> [Available records]

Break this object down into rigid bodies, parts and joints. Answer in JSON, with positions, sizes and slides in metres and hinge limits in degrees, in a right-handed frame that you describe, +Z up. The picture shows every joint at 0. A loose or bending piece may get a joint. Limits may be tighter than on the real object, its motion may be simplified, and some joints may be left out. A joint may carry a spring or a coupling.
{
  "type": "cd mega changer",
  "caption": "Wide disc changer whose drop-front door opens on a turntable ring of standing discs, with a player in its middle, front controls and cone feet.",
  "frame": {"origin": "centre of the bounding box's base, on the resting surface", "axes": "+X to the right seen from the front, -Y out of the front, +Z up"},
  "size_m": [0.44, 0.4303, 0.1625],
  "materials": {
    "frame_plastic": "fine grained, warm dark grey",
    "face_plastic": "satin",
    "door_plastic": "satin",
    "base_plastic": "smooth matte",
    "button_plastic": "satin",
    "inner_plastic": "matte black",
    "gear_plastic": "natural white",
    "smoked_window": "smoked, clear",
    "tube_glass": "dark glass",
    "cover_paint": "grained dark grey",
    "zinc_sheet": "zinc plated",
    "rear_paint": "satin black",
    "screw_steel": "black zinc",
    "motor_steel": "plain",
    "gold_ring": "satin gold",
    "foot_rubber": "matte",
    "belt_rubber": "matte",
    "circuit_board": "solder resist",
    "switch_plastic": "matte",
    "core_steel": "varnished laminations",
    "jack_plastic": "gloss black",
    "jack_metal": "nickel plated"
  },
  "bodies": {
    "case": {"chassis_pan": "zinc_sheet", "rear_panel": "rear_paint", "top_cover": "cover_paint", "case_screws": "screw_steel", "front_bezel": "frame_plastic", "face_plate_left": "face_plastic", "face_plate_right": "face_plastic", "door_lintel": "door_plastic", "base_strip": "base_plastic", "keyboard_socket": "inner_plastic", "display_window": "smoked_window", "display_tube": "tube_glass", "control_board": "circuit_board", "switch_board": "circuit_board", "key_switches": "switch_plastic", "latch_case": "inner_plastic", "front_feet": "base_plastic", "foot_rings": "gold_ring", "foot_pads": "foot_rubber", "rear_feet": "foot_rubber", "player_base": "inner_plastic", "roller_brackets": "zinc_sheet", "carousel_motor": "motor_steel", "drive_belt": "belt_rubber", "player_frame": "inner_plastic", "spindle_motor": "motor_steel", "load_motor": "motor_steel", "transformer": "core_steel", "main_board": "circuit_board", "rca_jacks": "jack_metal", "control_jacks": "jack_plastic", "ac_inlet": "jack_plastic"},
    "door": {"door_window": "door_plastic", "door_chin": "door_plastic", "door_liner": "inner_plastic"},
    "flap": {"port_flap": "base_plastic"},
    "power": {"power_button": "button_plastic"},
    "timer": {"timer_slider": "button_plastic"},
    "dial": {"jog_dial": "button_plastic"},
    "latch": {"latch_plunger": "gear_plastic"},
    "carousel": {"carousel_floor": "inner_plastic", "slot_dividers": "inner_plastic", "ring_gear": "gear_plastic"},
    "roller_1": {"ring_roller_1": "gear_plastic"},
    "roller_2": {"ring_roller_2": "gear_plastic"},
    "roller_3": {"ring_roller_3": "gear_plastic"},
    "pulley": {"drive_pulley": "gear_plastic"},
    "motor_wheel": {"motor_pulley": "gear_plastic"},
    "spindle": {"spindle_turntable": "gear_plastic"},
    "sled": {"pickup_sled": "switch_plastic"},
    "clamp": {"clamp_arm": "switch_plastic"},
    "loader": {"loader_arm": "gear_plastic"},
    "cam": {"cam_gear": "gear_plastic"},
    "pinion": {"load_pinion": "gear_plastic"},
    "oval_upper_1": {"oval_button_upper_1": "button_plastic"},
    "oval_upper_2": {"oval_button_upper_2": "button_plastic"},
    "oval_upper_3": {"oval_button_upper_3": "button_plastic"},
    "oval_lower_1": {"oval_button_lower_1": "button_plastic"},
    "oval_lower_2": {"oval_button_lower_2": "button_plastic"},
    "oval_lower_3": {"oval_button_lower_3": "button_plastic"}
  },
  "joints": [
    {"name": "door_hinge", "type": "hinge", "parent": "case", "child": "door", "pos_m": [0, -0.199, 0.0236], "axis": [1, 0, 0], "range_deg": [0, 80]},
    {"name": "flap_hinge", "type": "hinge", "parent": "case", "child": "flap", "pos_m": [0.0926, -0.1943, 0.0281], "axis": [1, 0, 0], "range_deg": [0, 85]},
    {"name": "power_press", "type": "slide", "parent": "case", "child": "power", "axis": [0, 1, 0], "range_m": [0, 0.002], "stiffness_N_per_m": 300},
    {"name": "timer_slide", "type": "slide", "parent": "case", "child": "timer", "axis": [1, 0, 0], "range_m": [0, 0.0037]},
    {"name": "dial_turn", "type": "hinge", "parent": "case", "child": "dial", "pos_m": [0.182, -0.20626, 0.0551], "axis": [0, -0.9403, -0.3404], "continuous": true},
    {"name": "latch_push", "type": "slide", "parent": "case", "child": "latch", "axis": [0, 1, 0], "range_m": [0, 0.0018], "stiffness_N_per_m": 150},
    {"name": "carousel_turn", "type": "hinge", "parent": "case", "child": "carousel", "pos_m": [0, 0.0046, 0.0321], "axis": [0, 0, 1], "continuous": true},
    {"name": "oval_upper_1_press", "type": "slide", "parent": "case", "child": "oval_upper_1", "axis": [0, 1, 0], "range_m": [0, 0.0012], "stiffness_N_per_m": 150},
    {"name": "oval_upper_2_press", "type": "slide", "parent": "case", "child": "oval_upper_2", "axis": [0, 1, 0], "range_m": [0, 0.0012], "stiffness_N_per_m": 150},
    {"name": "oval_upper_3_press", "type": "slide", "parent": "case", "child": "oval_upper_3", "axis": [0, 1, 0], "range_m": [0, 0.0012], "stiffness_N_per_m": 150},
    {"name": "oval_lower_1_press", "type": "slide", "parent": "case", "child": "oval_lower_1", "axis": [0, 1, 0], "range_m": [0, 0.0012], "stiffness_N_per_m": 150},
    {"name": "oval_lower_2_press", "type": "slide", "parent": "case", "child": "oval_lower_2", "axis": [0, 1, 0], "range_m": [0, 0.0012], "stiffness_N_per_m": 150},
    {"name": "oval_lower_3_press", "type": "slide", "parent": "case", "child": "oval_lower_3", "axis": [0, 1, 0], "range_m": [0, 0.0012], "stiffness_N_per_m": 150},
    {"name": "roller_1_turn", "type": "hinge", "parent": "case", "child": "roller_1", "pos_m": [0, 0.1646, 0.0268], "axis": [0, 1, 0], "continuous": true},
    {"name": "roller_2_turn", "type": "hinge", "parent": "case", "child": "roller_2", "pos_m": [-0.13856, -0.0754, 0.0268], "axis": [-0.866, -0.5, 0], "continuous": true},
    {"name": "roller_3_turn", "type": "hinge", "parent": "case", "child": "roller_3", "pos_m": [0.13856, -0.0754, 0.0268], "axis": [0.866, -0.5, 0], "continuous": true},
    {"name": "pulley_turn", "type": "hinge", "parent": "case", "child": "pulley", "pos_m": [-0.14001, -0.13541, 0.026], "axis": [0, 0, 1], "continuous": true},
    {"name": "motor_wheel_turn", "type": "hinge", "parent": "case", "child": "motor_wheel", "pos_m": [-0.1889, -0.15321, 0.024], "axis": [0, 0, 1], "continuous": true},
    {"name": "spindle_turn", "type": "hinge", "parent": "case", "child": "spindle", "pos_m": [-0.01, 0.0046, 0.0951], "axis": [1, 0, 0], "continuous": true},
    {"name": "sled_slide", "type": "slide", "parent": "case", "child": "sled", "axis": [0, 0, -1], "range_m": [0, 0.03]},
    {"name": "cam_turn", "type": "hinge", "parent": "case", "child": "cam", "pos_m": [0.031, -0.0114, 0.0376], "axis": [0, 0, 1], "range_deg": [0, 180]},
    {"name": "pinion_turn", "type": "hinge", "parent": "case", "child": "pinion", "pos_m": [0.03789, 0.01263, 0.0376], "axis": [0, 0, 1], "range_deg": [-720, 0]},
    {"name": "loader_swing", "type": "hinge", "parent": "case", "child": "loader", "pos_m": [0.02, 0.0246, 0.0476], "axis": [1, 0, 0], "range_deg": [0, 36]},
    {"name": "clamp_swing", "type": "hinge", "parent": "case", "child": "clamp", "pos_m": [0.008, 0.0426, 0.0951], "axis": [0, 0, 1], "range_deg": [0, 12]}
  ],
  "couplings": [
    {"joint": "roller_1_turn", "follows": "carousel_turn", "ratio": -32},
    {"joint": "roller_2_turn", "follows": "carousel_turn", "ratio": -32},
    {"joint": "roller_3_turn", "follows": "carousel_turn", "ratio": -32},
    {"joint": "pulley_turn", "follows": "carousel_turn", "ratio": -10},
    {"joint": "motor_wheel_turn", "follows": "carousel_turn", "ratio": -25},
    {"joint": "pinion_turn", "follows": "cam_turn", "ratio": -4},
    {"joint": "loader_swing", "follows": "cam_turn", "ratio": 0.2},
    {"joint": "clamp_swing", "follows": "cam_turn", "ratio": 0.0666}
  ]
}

* * *

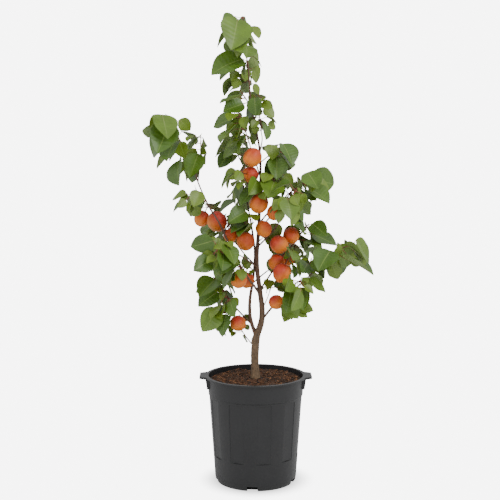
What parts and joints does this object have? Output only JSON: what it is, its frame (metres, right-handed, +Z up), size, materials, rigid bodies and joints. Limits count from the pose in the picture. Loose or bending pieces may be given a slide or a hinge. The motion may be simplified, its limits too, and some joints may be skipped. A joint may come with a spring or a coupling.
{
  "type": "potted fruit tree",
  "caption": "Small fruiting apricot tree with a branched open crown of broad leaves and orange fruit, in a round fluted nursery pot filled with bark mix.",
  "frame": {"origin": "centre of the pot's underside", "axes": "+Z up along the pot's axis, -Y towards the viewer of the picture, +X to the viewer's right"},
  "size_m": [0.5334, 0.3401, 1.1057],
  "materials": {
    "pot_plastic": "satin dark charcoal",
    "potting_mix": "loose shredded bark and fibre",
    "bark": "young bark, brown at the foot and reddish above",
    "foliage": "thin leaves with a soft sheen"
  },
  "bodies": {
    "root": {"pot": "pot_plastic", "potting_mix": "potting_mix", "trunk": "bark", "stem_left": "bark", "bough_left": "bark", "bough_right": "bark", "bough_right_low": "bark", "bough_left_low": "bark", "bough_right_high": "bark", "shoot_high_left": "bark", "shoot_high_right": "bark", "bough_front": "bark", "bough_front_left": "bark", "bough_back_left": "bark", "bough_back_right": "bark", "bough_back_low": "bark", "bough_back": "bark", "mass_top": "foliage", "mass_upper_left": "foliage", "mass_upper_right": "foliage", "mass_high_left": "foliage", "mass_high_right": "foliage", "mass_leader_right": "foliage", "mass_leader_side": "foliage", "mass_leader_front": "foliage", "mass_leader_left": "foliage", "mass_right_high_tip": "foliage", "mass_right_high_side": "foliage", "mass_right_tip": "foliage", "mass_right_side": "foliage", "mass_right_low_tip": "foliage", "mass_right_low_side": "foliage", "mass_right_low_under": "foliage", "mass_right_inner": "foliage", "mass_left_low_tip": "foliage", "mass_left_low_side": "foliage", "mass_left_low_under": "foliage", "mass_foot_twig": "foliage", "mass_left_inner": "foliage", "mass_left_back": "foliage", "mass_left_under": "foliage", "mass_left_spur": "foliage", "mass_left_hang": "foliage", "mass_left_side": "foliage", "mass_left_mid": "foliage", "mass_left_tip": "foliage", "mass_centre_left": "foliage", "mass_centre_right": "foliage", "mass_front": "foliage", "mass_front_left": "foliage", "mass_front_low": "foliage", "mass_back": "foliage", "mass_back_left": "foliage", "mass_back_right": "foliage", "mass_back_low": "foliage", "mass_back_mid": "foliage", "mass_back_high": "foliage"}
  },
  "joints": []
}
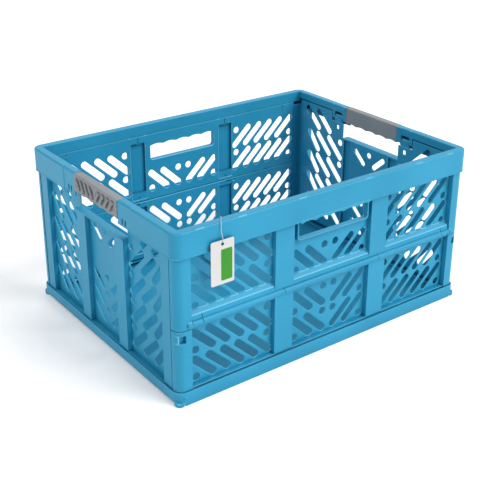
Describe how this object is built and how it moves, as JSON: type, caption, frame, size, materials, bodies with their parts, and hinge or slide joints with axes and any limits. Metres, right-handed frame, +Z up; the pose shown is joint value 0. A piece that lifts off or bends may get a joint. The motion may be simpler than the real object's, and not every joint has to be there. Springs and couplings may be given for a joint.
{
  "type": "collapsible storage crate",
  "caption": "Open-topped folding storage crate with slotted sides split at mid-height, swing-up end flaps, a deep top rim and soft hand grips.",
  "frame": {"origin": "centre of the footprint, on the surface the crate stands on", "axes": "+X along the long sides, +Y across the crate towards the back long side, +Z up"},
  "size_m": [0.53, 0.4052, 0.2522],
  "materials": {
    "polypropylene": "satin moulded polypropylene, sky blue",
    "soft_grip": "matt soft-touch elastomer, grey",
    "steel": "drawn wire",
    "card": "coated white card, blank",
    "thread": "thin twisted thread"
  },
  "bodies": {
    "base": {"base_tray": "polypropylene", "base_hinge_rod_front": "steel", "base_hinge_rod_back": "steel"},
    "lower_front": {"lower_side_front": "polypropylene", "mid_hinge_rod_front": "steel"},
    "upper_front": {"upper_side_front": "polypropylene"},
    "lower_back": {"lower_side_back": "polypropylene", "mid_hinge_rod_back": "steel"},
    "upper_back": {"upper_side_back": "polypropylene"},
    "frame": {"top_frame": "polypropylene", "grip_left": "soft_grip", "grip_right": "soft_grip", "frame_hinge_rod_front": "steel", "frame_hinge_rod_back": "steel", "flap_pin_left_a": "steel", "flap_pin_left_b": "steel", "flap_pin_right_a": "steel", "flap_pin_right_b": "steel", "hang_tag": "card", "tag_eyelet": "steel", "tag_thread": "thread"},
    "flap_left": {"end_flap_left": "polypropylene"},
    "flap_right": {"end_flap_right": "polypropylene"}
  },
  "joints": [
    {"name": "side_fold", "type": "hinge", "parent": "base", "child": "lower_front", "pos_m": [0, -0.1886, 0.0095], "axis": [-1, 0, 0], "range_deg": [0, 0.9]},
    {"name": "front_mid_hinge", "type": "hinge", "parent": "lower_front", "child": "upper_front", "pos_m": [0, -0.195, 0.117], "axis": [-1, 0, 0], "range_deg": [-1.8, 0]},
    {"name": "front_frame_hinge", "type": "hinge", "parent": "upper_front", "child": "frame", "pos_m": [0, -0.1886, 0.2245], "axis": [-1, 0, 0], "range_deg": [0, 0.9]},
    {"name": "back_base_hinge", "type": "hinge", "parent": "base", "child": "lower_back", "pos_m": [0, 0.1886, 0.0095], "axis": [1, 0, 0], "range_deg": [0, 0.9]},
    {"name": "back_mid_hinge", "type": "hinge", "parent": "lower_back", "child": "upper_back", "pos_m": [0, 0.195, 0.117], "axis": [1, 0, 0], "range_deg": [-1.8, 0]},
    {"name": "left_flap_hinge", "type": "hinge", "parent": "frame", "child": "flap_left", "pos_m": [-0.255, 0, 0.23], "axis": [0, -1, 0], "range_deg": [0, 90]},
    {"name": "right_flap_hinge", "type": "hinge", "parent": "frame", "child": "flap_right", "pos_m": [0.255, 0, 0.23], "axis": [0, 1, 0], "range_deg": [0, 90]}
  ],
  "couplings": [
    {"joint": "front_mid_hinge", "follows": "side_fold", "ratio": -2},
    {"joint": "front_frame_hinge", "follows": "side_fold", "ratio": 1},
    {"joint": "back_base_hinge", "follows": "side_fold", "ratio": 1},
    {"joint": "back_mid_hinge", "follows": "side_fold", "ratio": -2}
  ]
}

==

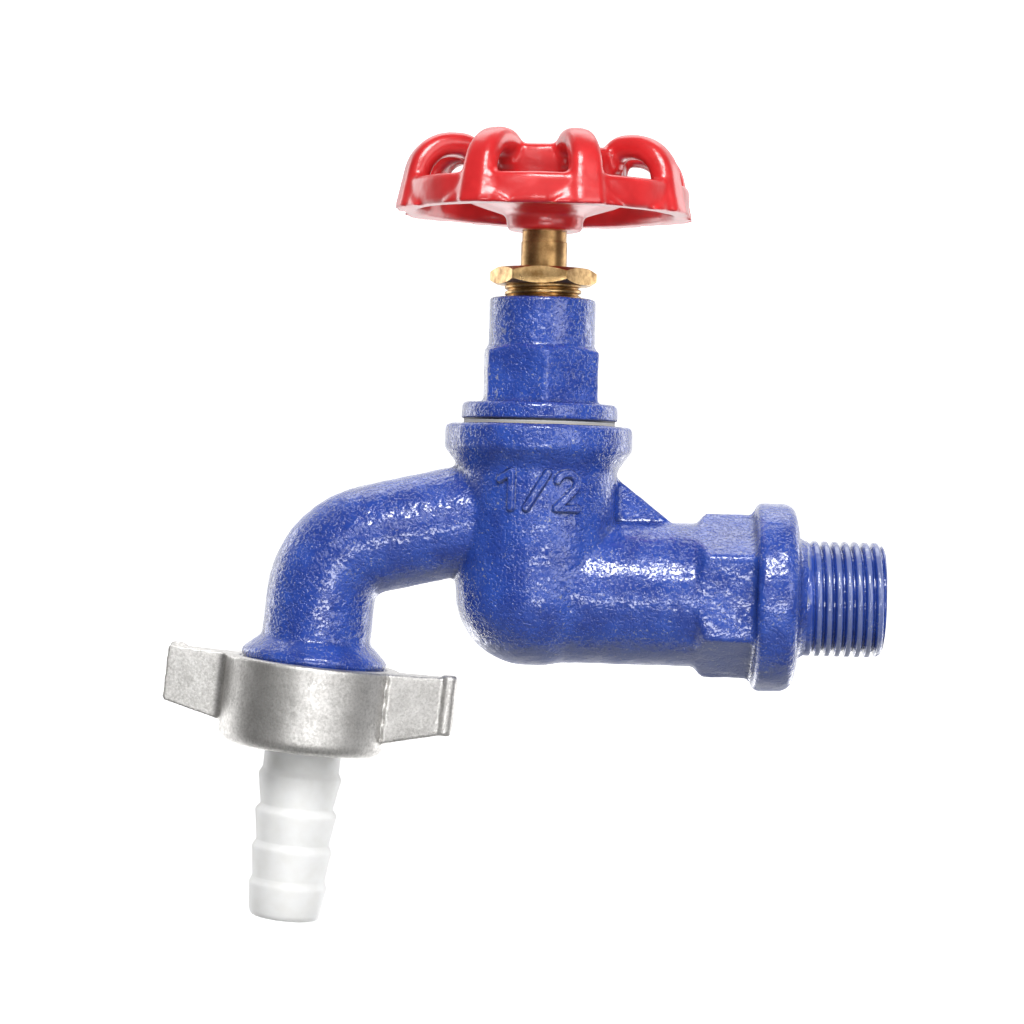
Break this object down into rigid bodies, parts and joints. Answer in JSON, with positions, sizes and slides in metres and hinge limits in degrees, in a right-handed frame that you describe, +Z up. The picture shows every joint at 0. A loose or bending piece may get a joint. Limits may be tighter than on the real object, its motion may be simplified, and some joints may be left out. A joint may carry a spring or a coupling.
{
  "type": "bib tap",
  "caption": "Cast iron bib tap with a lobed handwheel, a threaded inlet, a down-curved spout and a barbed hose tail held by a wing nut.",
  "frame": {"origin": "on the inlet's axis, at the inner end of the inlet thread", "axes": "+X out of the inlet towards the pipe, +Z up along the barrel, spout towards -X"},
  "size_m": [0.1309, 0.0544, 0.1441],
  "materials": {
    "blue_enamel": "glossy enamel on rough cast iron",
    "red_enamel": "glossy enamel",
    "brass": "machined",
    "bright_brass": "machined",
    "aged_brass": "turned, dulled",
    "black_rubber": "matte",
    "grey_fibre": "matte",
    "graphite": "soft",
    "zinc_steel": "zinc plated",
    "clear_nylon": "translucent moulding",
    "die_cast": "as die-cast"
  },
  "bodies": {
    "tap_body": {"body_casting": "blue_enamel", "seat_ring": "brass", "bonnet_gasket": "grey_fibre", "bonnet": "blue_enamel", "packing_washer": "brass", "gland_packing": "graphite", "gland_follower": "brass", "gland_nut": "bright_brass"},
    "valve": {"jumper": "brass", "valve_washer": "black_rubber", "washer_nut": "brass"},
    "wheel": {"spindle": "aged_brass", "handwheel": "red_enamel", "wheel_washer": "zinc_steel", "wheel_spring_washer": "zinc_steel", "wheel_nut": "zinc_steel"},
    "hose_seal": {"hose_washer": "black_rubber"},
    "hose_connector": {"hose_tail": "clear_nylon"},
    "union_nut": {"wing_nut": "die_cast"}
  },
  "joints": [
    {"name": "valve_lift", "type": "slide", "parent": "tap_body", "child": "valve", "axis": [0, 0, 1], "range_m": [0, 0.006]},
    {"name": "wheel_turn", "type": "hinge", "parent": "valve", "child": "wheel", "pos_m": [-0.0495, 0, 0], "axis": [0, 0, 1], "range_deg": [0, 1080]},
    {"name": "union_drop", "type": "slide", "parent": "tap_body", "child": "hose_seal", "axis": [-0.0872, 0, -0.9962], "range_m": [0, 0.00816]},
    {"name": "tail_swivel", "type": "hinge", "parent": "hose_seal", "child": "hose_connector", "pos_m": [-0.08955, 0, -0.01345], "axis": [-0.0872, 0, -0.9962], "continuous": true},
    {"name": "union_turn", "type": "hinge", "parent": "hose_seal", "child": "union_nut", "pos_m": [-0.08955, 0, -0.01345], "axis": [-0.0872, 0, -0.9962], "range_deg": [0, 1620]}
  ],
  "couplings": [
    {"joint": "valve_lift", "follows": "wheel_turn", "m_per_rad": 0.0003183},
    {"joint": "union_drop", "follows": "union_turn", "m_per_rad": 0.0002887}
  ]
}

> [Description of the task] Gather every line containing the word "pose" and copy it.

> [Solution to this problem]
What parts and joints does this object have? Output only JSON: what it is, its frame (metres, right-handed, +Z up), size, materials, rigid bodies and joints. Limits count from the pose in the picture. Loose or bending pieces may be given a slide or a hinge. The motion may be simplified, its limits too, and some joints may be skipped. A joint may come with a spring or a coupling.
Describe how this object is built and how it moves, as JSON: type, caption, frame, size, materials, bodies with their parts, and hinge or slide joints with axes and any limits. Metres, right-handed frame, +Z up; the pose shown is joint value 0. A piece that lifts off or bends may get a joint. The motion may be simpler than the real object's, and not every joint has to be there. Springs and couplings may be given for a joint.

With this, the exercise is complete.